▸ Brief
Copy out exactly the lines from the first line of the material below through the line containing "fat over the", and nothing beyond them.

▸ Material
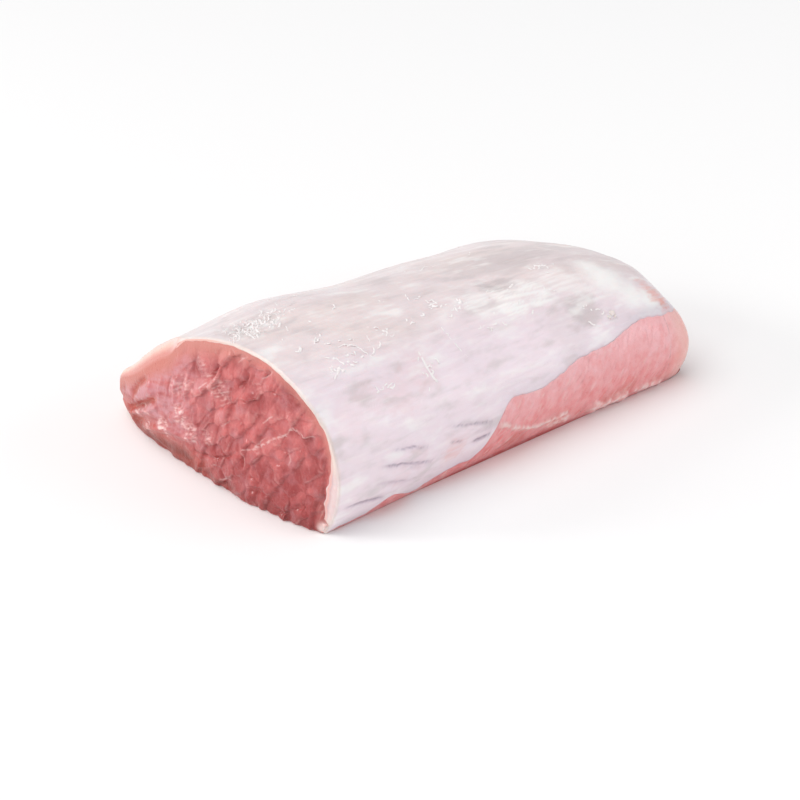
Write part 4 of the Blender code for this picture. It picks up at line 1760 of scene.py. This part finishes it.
@dataclass
class FatLayer:
    """The fat over the back: one layer between its own skin and its bed, with folds and wrinkles."""

    form: LoinForm
    camera: PhotoCamera
    rows: int = 300
    columns: int = 240
    every: int = 6              # the bed has one row for this many of the skin
    crowding: float = 0.055     # half the share by which the rows lie closer at both ends
    first_row: float = 0.35 * MM    # behind the front cut
    off_floor: float = 0.3 * MM     # how far up the flank the layer starts at least
    axis_y: float = -0.026      # the line that the streaks are measured round
    axis_z: float = 0.010
    axis_reach: float = 0.055
    edge_rows: int = 8      # rows across the thickness at the front cut
    lift: float = 0.32 * MM
    overhang: float = 0.40 * MM     # thickness where it hangs over bare meat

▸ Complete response
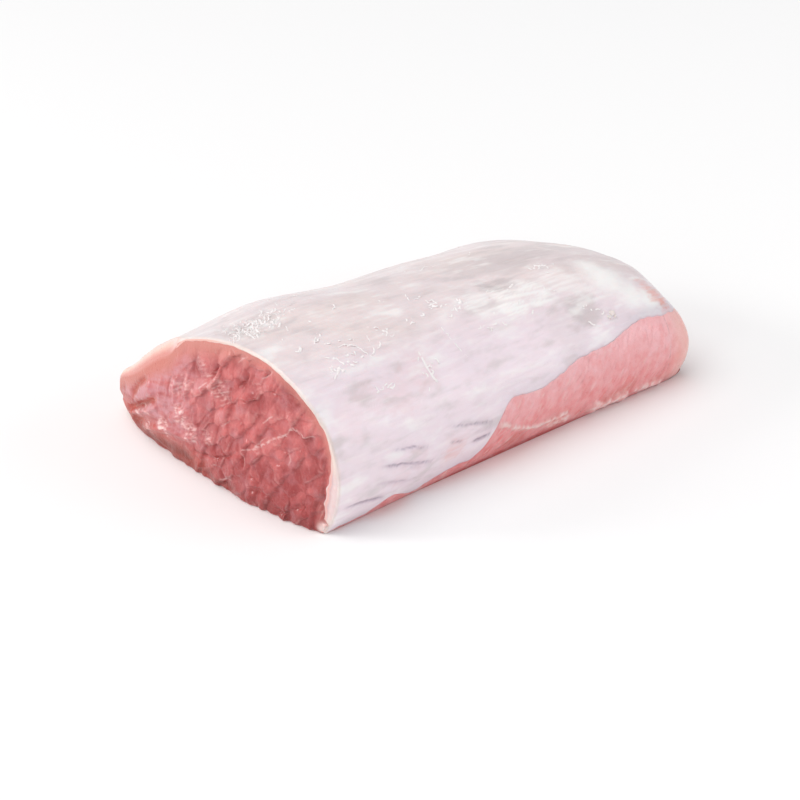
Write part 4 of the Blender code for this picture. It picks up at line 1760 of scene.py. This part finishes it.
@dataclass
class FatLayer:
    """The fat over the back: one layer between its own skin and its bed, with folds and wrinkles."""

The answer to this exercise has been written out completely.